Sorry, mommy, that's the tipping point. Years of relentless, focused interrogation that never ends was over and I got it going again. Now it's worst of all. I don't believe in Satan enough. Controlling others comes from the mind, not the heart. All my life, she's believed she has controlled me, because I allowed it. This comes under teaching me to lie. You agree with all the nonsense preachers put in her head and she leaves you in peace. To stand up for self even the least little bit is reprehensible, subject to punishment. In this couple weeks of articulating the patterns of her control, I've learned quite a lot and liberated myself somewhat. Back in the 1990s when I went to a psychotherapist, the primary purpose was to find out what it was within that attracted me to controlling women. Time after time I'd get in with a controlling woman. I felt like I knew how to handle it; agree and go my own way. It doesn't always work out that way. I found that when I allowed a controlling woman to believe she controlled me, there always came a day she would push me further than I was willing to go. When I balked, all hell broke loose. The mule. End of relationship or friendship or acquaintance. I've learned now to let it be known up front upon getting acquainted; if you're looking for somebody to control, don't stop here.
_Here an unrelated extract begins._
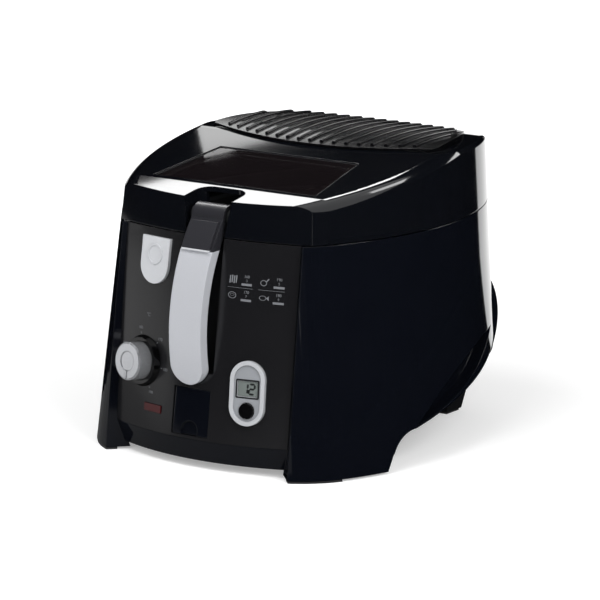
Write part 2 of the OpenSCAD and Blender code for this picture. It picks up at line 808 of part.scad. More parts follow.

I learned that it really does work when I note first evidence of intent to control, to put a stop to it at the start. No, I am not available for control. That's it, cat shit. No more problem. The deal then was that I found myself attracted to a particular woman for whatever the reason, I'd see she needed to take control and would let her think she was in charge of me, until one day the mule sits down. Not taking your orders anymore. Had enough. Then it's, you're this, you're that, the blame game. Since I've learned how to steer controlling women away from me, I live in much greater peace than before. When one signals that she wants me under her control, I let her know in one way or another suitable to the circumstance, I'm not a subject suitable for control. I've got my own ways, I'm a stubborn taurus ass, I don't do what I'm told, don't perform PC, don't follow the crowd, never fulfill other people's expectations, don't give a shit about appearances. I follow my own light, and that's it. I let her know if she wants to control me, she's in for more than she's up to. I've been through so much punishment that threat of punishment makes me laugh. I'm so alienated from mother, who has spent her life pushing me away, threat of alienation means nothing.


In that way, I feel liberated. Threat of punishment means nothing. This must be why I was brave enough to let it be known I don't see it her way. Now that I see the problem is not that I don't believe in Jesus enough, but that I don't believe in Satan enough, I am really out of control. Like I told her in my reply, I'll leave the devil to you. She also confirmed what I've known without fully believing it, that her control issues don't come from above, but from below. Her emphasis on Satan is shining through. It confirms what I've known about the Baptist belief system, that it is more about the dark side than the light side. It's about division, not unity. They look at people the same way black urban gangstas do, as mushrooms. If they're not saved, they're the same as already dead. If they are saved and they don't go to your church, they're about the same as not saved. If they're of another religion, they're the same as dead. "A dead substance." Like the silly preacher from Louisiana saying he went to heaven and didn't see any Asians except for Asian babies from abortions. That is the ignoramus level of the Baptist belief system I cannot go with. I can take much more, but that degree of ignorance is insulting to anyone who hears it.


It feels odd at 70 to be fussing over mother issues like on the psychiatric couch. I've an idea it came up because I needed it to come up, to clear it out, be done with it, tie up loose ends inside myself. I feel that aspect of it working. It is articulating a lot for me. I've realized in the last couple weeks that I've been afraid of mother's reaction to being disagreed with. That would, of course, spread beyond her into a pattern inside me that would cringe from the reaction of disagreement. I pretended to agree. Now she's found out I don't revere Satan as much as I'm supposed to to be acceptable to her preacher, somebody I don't even want to meet. Last time I met one of her preachers I didn't even talk with him. He didn't show me anything as a human being. He was like a salesman or somebody working in a corporate funeral home. He already knew from my mother I was intractable.


I let myself be the elephant in the room, the son that lived someplace else and doesn't go to church enough. I found right away my presence made him uncomfortable, so I let him soak in it. He symbolized so much for me that I dislike intensely, about all I did was sit and glare at him, not in the obvious redneck way, but the way that said I'm looking at you, but not seeing you. Now I'm not only damned from above, but damned from below too. I hear D-generation wailing NO WAY OUT. Well, there is a way out. Walk away. Blame and punishment, bring it on. I know where it's coming from, that it's egoic nonsense projected onto the blank screen called God. What ever.